- The iPhone 17e launched in March at $599 with the A19 chip, MagSafe, and 256GB of base storage.
- Mashable’s Stan Schroeder scored it 4/5 after living with the phone, calling MagSafe and the storage bump the biggest wins.
- The 6.1-inch OLED display still maxes out at 60Hz — a noticeable downgrade for anyone coming from a 120Hz phone.
- The 48MP single camera is the same hardware as the iPhone 16e and remains far behind the iPhone 17 in low-light shots.
MagSafe, A19, and 256GB Base Storage Make the iPhone 17e a Real Upgrade
The iPhone 17e is the first “e” model to feel like a proper iPhone rather than a stripped-down compromise. After six months living with the iPhone 16e, Mashable’s Stan Schroeder wrote that the new model fixes nearly every annoyance — most importantly the addition of MagSafe support, which finally lets owners snap on a wallet, mount, or magnetic charger without ditching their case. The starting storage doubles from 128GB to 256GB while the price stays at $599, an unusual move for Apple in a year when AI-driven memory shortages have pushed component costs up across the industry.
Inside, the phone runs Apple’s A19 chip and the new C1X modem, both of which are powerful enough to keep the device relevant for four or five years. The A19 in the 17e has one fewer GPU core than the iPhone 17, so gaming performance lags slightly, but for everyday use the gap is invisible. The dimensions, weight, and notch are unchanged from the 16e — the only cosmetic difference is a new Soft Pink color. As Apple priced the 17e to lure Android switchers, the value math holds: nothing else from Apple gets you the latest chip plus 256GB at $599.

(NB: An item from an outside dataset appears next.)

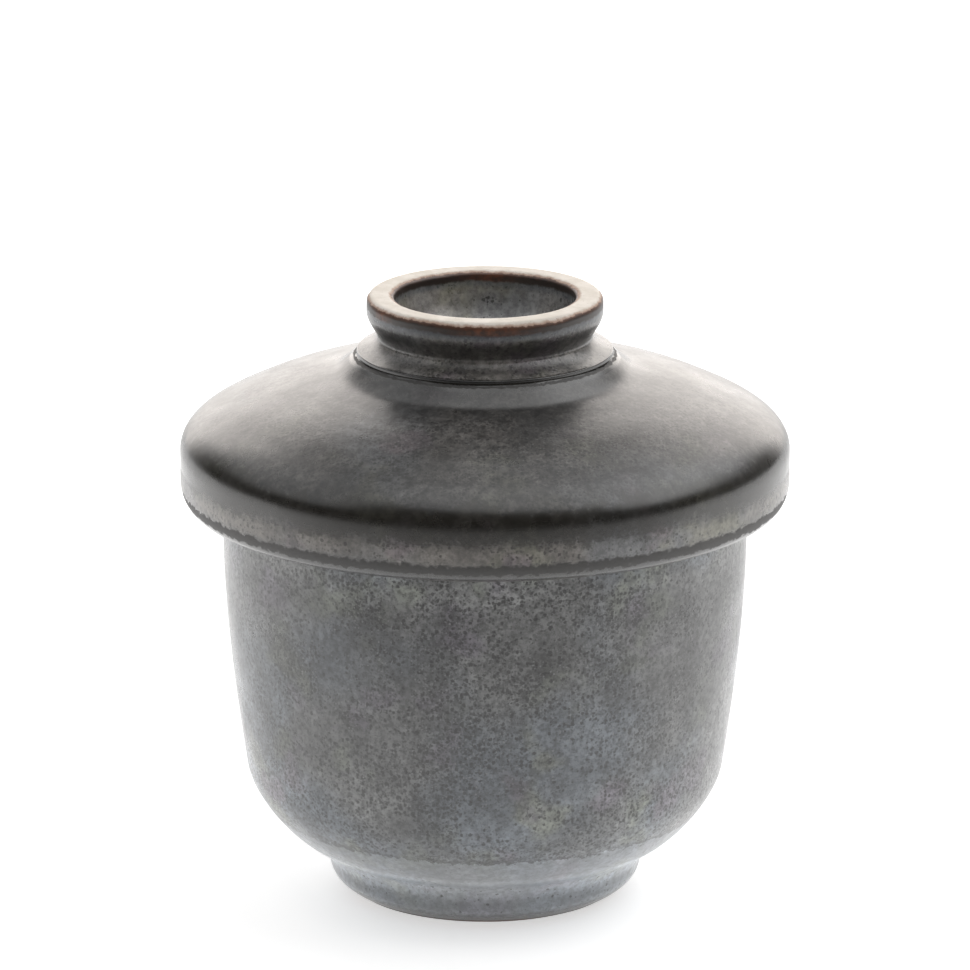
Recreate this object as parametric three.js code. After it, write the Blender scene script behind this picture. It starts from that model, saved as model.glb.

The Camera and 60Hz Display Are Still the Reasons to Spend More
The bad news is the part of the iPhone 17e that has not changed. The single 48MP rear camera carries the same specs as the 16e — no telephoto, no ultra-wide, just one sensor doing all the work. Apple says the A19’s image pipeline unlocks better shots, and Schroeder confirms low-light photos are marginally improved. But marginal is the word. “Sometimes you’ll just get a smudgy, blurry shot, or the tones will be overly yellow,” he wrote in the Mashable review, comparing identical evening shots taken with the 17e and the iPhone 17 Pro Max.
The display is the second compromise. The 6.1-inch OLED panel still maxes out at 60Hz, which feels jarring after using any 120Hz phone — including the regular iPhone 17. Apple’s spec sheet listing the 17e, 17, and 17 Pro all as “48MP Fusion Main” cameras is misleading: the sensors and processing are not the same. For buyers who shoot photos in bars, restaurants, or anywhere indoors after sunset, the extra $200 for the iPhone 17 is the obvious call. For everyone else — students, parents replacing a broken phone, anyone who wants the cheapest new iPhone with MagSafe and modern AI — the 17e remains the best budget iPhone Apple has ever shipped.